How do I quit loving them? How do I be just friends when I feel so much for them? And how do I deal with the fear that I now feel around them?
Part of me thinks maybe we’re just too different. I want super closeness (and I like that with platonic friends as well, it’s not just because I like them so much), and they are super distant and want their space. I have a lot of insecurities and it seems like those insecurities piss them off. I know I need to work on trusting people and not being so insecure, but I don’t know how to get there immediately. I can’t get there immediately. But I feel like they expect me to or something. It makes me feel really badly because, yeah, I know I need to get over it, but I am insecure because I’ve lost so many people who I loved and that’s not my fault, so it sucks that now, I may lose more people over insecurities I have when what I need so badly to get over the insecurities is to have people in my life who can understand why I’m afraid of abandonment and will just stick around and understand that I will have fears at times.
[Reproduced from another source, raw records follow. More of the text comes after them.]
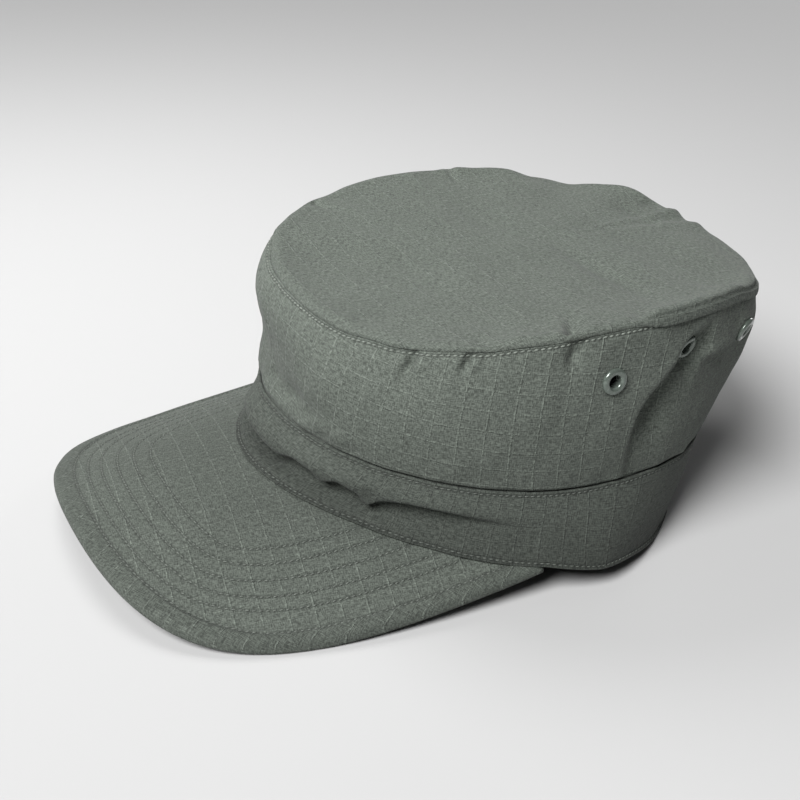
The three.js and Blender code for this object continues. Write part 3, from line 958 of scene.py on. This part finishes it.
def soft_range(tree, value, low, high, start, end):
    inputs = {"Value": value, "From Min": low, "From Max": high, "To Min": start, "To Max": end}
    return add_node(tree, "ShaderNodeMapRange", inputs, interpolation_type="SMOOTHSTEP").outputs[0]


def noise(tree, vector, scale, detail=2.0):
    inputs = {"Vector": vector, "Scale": scale, "Detail": detail}
    return add_node(tree, "ShaderNodeTexNoise", inputs).outputs["Fac"]


def stretched(tree, vector, across, up):
    inputs = {0: vector, 1: (across, up, 1)}
    return add_node(tree, "ShaderNodeVectorMath", inputs, operation="MULTIPLY").outputs[0]


def product(tree, value, *others):
    for other in others:
        value = maths(tree, "MULTIPLY", value, other)
    return value


def gap_from_row(tree, name):
    """The mesh attribute that says how far a place is from a row of stitching."""
    return add_node(tree, "ShaderNodeAttribute", attribute_name=name).outputs["Fac"]


def tinted(colour, tint):
    return tuple(channel * tint for channel in colour)


def new_material(name):
    """A new material, its node tree and its shader."""
    material = bpy.data.materials.new(name)
    material.use_nodes = True
    return material, material.node_tree, material.node_tree.nodes["Principled BSDF"]


def cloth_group():
    """Ripstop cloth: the stronger threads of its grid, its weave and its uneven tone."""
    name = "Ripstop cloth"
    if name in bpy.data.node_groups:
        return bpy.data.node_groups[name]
    tree = bpy.data.node_groups.new(name, "ShaderNodeTree")
    for socket in ("Cell Across", "Cell Up", "Thread"):
        tree.interface.new_socket(socket, in_out="INPUT", socket_type="NodeSocketFloat")
    tree.interface.new_socket("Place", in_out="INPUT", socket_type="NodeSocketVector")
    for socket in ("Lines", "Weave", "Tone"):
        tree.interface.new_socket(socket, in_out="OUTPUT", socket_type="NodeSocketFloat")
    given = tree.nodes.new("NodeGroupInput")
    result = tree.nodes.new("NodeGroupOutput")
    place = given.outputs["Place"]
    parts = add_node(tree, "ShaderNodeSeparateXYZ", {0: place})
    masks = []
    for axis, cell, strength in (("X", "Cell Across", UPRIGHT_LINES), ("Y", "Cell Up", LEVEL_LINES)):
        turns = maths(tree, "DIVIDE", parts.outputs[axis], given.outputs[cell])
        off = maths(tree, "ABSOLUTE", maths(tree, "SUBTRACT", turns, maths(tree, "ROUND", turns)))
        gap = maths(tree, "MULTIPLY", off, given.outputs[cell])
        mask = soft_range(tree, gap, *STRONG_THREAD, 1.0, 0.0)
        patches = noise(tree, place, FINE_SCALE)
        patchy = soft_range(tree, patches, *LINE_PATCHES, FAINTEST_LINE * strength, strength)
        masks.append(maths(tree, "MULTIPLY", mask, patchy))
    lines = maths(tree, "MAXIMUM", *masks)
    scale = maths(tree, "DIVIDE", 1.0, given.outputs["Thread"])
    along = noise(tree, stretched(tree, place, *LEVEL_THREADS), scale, 1.0)
    upright = noise(tree, stretched(tree, place, *UPRIGHT_THREADS), scale, 1.0)
    weave = maths(tree, "MULTIPLY", maths(tree, "ADD", along, upright), 0.5)
    tone = noise(tree, place, CLOTH_TONE_SCALE, 3.0)
    for socket, value in (("Lines", lines), ("Weave", weave), ("Tone", tone)):
        tree.links.new(value, result.inputs[socket])
    return tree


def shaded(tree, colour, factor):
    """A colour made lighter or darker by a factor."""
    made = add_node(tree, "ShaderNodeVectorMath", {0: colour, "Scale": factor}, operation="SCALE")
    return made.outputs[0]


def sewn_mask(tree, rows):
    """1 on the rows of stitching, where the cloth is pulled into shade, and 0 away from them.

    rows pairs the name of a mesh attribute with the gaps that it has at the rows, in metres."""
    nearest = None
    for attribute, gaps in rows:
        read = gap_from_row(tree, attribute)
        for gap in gaps:
            off = maths(tree, "ABSOLUTE", maths(tree, "SUBTRACT", read, gap))
            nearest = off if nearest is None else maths(tree, "MINIMUM", nearest, off)
    return soft_range(tree, nearest, *ROW_SHADE, 1.0, 0.0)


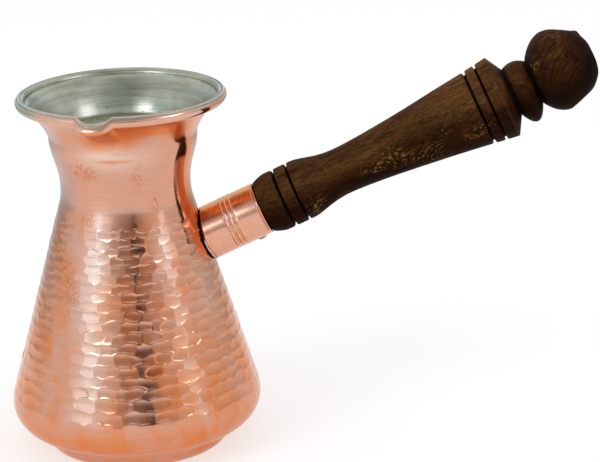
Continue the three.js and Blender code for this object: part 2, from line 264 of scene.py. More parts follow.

But I guess a lot of people can’t deal with that and that’s hard. I guess I’m feeling like I’m doomed at making friends because I will just push them all away with my insecurities. But it’s not true! I do have friends who are fine with it and understand and it’s not a huge deal to them. So why is it with this friend? I don’t know, this whole thing just hurts and I feel like crawling into a hole and hiding till it’s all over with. I just wish I could know the future right now and know if when I go back things will be ok and if we will be able to stay good friends. I so badly don’t want to lose them, even if I can’t have them romantically.
Please please please, if you comment, be nice, I’m in a really bad place emotionally right now and it’s really vulnerable to post this. I just needed to get it off my mind.